I thought about available vs generated. It has the advantage of being rather clear but diverges from the notion of input and output at the workflow level (workflow output is necessarily generated). They are actually not mergeable ideas. So, for our current needs, I would go for clarity with stg like that

data: 
  available:
    - abs_data_1:
        path: /the/absolute/path_1
        type: folder
    - abs_data_2:
        path: /the/abs/path_2
        type: file
  generated:
    - output_task_1:
        path: relative/path_1
        type: folder
    - output_task_2:
        path: relative/path_2
        type: file

Integrating a CW workgraph as an element of a larger AiiDA workflow is still a vague idea without corresponding needs. If it really becomes a thing, we can add inputs and outputs sections at the root level of the yaml file with elements in there that must reference items in the data section (available or generated then).

agoscinski commented 1 month ago

I think the last suggestion is not a valid yaml file.

I think you are right. I had already some doubts when writing it.

I thought about available vs generated.

I am fine with your suggestion. I think generated is very clear and if available is not clear, one can infer it from generated what it exactly means.

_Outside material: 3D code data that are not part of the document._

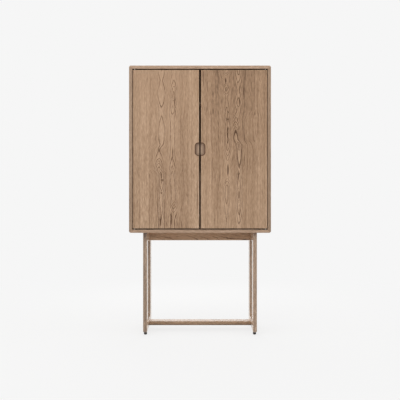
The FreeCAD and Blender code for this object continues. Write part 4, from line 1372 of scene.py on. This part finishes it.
def left_door_figure() -> Figure:
    """Lays out the planks and eyes of the left door, placed from its middle.

    Returns:
        The door's figure.
    """
    main_runs = (
        ArchRun(-0.442, -0.256, -0.004), ArchRun(-0.256, -0.183, -0.006),
        ArchRun(-0.142, -0.112, 0.0, -0.014), ArchRun(-0.138, -0.003, 0.023),
        ArchRun(-0.003, 0.030, 0.0, 0.014), ArchRun(0.008, 0.087, -0.006),
        ArchRun(0.087, 0.211, 0.007), ArchRun(0.211, 0.318, -0.008),
        ArchRun(0.318, 0.385, 0.006), ArchRun(0.385, 0.450, -0.006))
    second_runs = (
        ArchRun(-0.410, -0.350, 0.0, 0.006), ArchRun(-0.400, -0.270, -0.017),
        ArchRun(-0.270, -0.180, 0.0, -0.006), ArchRun(-0.200, 0.0, 0.010),
        ArchRun(0.160, 0.300, -0.008, 0.008), ArchRun(0.300, 0.420, 0.008))
    edge_runs = (ArchRun(-0.34, -0.10, 0.006), ArchRun(0.05, 0.30, -0.006))
    planks = (
        Plank(heart=-0.40, depth=0.05, shade=0.06),
        Plank(heart=-0.026, depth=0.026, start=-0.098, runs=main_runs),
        Plank(heart=0.036, depth=0.046, start=0.006, shade=-0.03, runs=second_runs),
        Plank(heart=0.224, depth=0.034, start=0.128, shade=0.10, first_year=2.0, runs=edge_runs))
    main_eyes = (
        Eye(-0.026, 0.318, 0.014, 0.060, 0.0014, 0.0), Eye(-0.026, 0.090, 0.014, 0.060, 0.0012, 0.0),
        Eye(-0.024, -0.175, 0.008, 0.012, 0.006, 0.6), Eye(-0.026, -0.246, 0.006, 0.010, 0.006, 0.6),
        Eye(-0.031, -0.405, 0.005, 0.035, 0.002, 0.7))
    second_eyes = (
        Eye(0.048, 0.268, 0.005, 0.048, 0.001, 0.6), Eye(0.052, 0.205, 0.003, 0.034, 0.001, 0.5),
        Eye(0.038, -0.020, 0.004, 0.045, 0.001, 0.6), Eye(0.041, -0.330, 0.009, 0.055, 0.0, 0.2),
        Eye(0.030, -0.390, 0.005, 0.045, 0.002, 0.6))
    edge_eyes = (
        Eye(0.172, 0.400, 0.030, 0.160, 0.0, 0.10), Eye(0.172, -0.320, 0.035, 0.200, 0.0, -0.06),
        Eye(0.174, 0.150, 0.0024, 0.080, 0.0, 0.4), Eye(0.176, -0.270, 0.0026, 0.150, 0.0, 0.55))
    return Figure(planks, main_eyes + second_eyes + edge_eyes, fade=-0.05, liveliness=0.90,
                  calming=0.5, scale=DOOR_SCALE)


def right_door_figure() -> Figure:
    """Lays out the planks and eyes of the right door, placed from its middle.

    Returns:
        The door's figure.
    """
    edge_runs = (ArchRun(-0.30, -0.05, -0.006), ArchRun(0.10, 0.35, 0.006))
    first_runs = (
        ArchRun(-0.400, -0.250, -0.006, 0.004), ArchRun(-0.220, -0.150, 0.010, 0.004),
        ArchRun(-0.090, 0.050, -0.012), ArchRun(0.100, 0.290, 0.010, -0.008),
        ArchRun(0.295, 0.335, -0.007), ArchRun(0.340, 0.390, 0.011),
        ArchRun(0.395, 0.450, -0.010))
    main_runs = (
        ArchRun(-0.447, -0.312, -0.008), ArchRun(-0.188, -0.003, -0.016),
        ArchRun(0.020, 0.060, 0.0, -0.018), ArchRun(0.042, 0.217, 0.025),
        ArchRun(0.150, 0.220, 0.0, 0.016), ArchRun(0.217, 0.262, -0.005),
        ArchRun(0.262, 0.329, 0.007), ArchRun(0.329, 0.447, -0.009))
    planks = (
        Plank(heart=-0.226, depth=0.034, shade=0.12, runs=edge_runs),
        Plank(heart=-0.044, depth=0.0332, start=-0.128, runs=first_runs),
        Plank(heart=0.028, depth=0.0345, start=-0.004, shade=-0.02, first_year=5.0, runs=main_runs),
        Plank(heart=0.40, depth=0.05, start=0.118, shade=0.13))
    edge_eyes = (
        Eye(-0.174, 0.405, 0.0032, 0.075, 0.0, 0.6), Eye(-0.175, 0.150, 0.0024, 0.060, 0.0, 0.45))
    first_eyes = (
        Eye(-0.047, 0.388, 0.006, 0.018, 0.002, 0.6), Eye(-0.036, 0.180, 0.004, 0.060, 0.001, 0.35),
        Eye(-0.034, -0.115, 0.0055, 0.040, 0.002, 1.1), Eye(-0.034, -0.255, 0.0025, 0.060, 0.0, 0.5))
    main_eyes = (
        Eye(0.031, 0.275, 0.004, 0.025, 0.001, 0.5), Eye(0.031, 0.022, 0.018, 0.032, -0.008, -0.1),
        Eye(0.024, -0.149, 0.0045, 0.035, 0.001, 0.95), Eye(0.025, -0.255, 0.018, 0.050, -0.008, 0.0),
        Eye(0.0315, -0.365, 0.003, 0.045, 0.0, 0.6))
    return Figure(planks, edge_eyes + first_eyes + main_eyes, fade=-0.28, liveliness=0.87,
                  calming=-0.2, scale=DOOR_SCALE)


# ---- the whole cabinet


def main() -> None:
    """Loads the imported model, dresses it sub-assembly by sub-assembly and sets up the studio."""
    logging.basicConfig(level=logging.INFO, format="%(name)s: %(message)s")
    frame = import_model()
    steel = Steel("satin_steel").material()
    catch_plastic = Plastic("catch_plastic", tint(58, 52, 47), tint(84, 77, 70)).material()
    glide_plastic = Plastic("glide_plastic", tint(46, 40, 36), tint(70, 63, 57)).material()
    shop = Workshop(frame["nodes"], steel, catch_plastic, glide_plastic, CrossScrews(steel))
    Case(shop).build()
    Interior(shop).build()
    Door(shop, Side.LEFT, DOOR_OAK_LEFT, left_door_figure()).build()
    Door(shop, Side.RIGHT, DOOR_OAK_RIGHT, right_door_figure()).build()
    FoldOutShelf(shop).build()
    Base(shop).build()
    Studio().build()


if __name__ == "__main__":
    main()
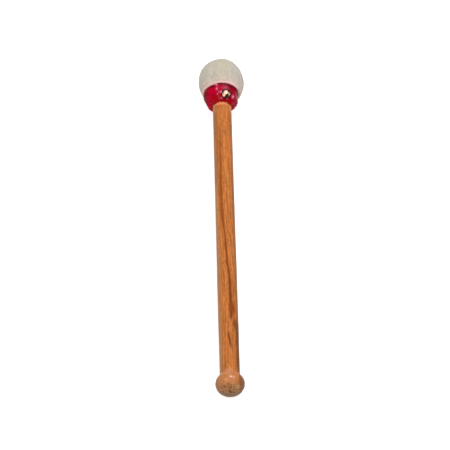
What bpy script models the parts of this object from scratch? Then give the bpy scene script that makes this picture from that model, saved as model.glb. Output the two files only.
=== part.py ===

we can add inputs and outputs sections at the root level of the yaml file

I think that is also good, by that it becomes clear that it is from the workflow

GeigerJ2 commented 1 month ago

Just chiming in here, as I think it's a suitable place for the discussion, rather than opening another issue: For actually running an ICON simulation through aiida-icon with our tool here, if given data (files or folders) are located on a remote machine, we should create AiiDA orm.RemoteData nodes. This is also given in the IconCalculation spec, e.g., see here:

        spec.input(
            "dynamics_grid_file",
            valid_type=orm.RemoteData,
        )
        spec.input("ecrad_data", valid_type=orm.RemoteData)

I assume this will be the case for most of the files that are available at the beginning of the workflow (apart from the namelists, e.g., grid files will live on the HPC). However, to generate the orm.RemoteData instances, one has to specify the remote computer on which these files are located. So I'm wondering if we should add another type to the data section, e.g., remote (note that AiiDA's orm.RemoteData doesn't differentiate between files and folders), as well as a computer input would be required:

data:
  - icon_model_namelist:  # -> This lives locally
        src: /home/geiger_j/aiida_projects/aiida-icon-clm/git-repos/aiida-icon/tests/data/simple_icon_run/inputs/model.namelist
        type: file
  - grid_file:  # -> This lives on the HPC
        src: <remote-path-on-HPC>/icon_grid_simple.nc
        type: remote
        computer: todi

We should also allow specifying the remote computer, e.g., Todi, in the root task, which then gets chosen as the default remote for such data nodes. Open to any other proposals, though.

leclairm commented 1 month ago

This is also true for the task themselves, they also need to be told, they have to run on the remote machine and this is the same machine for all of them, so this should probably be a root property of the workflow, like:

start_date: 2026-01-01T00:00
end_date: 2027-01-01T00:00
host: santis.cscs.ch
- cycles:
[...]

Everything that is considered configuration (ascii files), should:

GeigerJ2 commented 1 month ago

In CW use cases, you don't expect a single workflow to utilize different machines, I suppose? If that's not the case, then I agree, it could even be set as a global property in the beginning of the YAML file.

leclairm commented 1 month ago

In CW use cases, you don't expect a single workflow to utilize different machines, I suppose? If that's not the case, then I agree, it could even be set as a global property in the beginning of the YAML file.

No data is too large so a single workflow runs on a single machine. Worst case, we could need a task that downloads data from somewhere.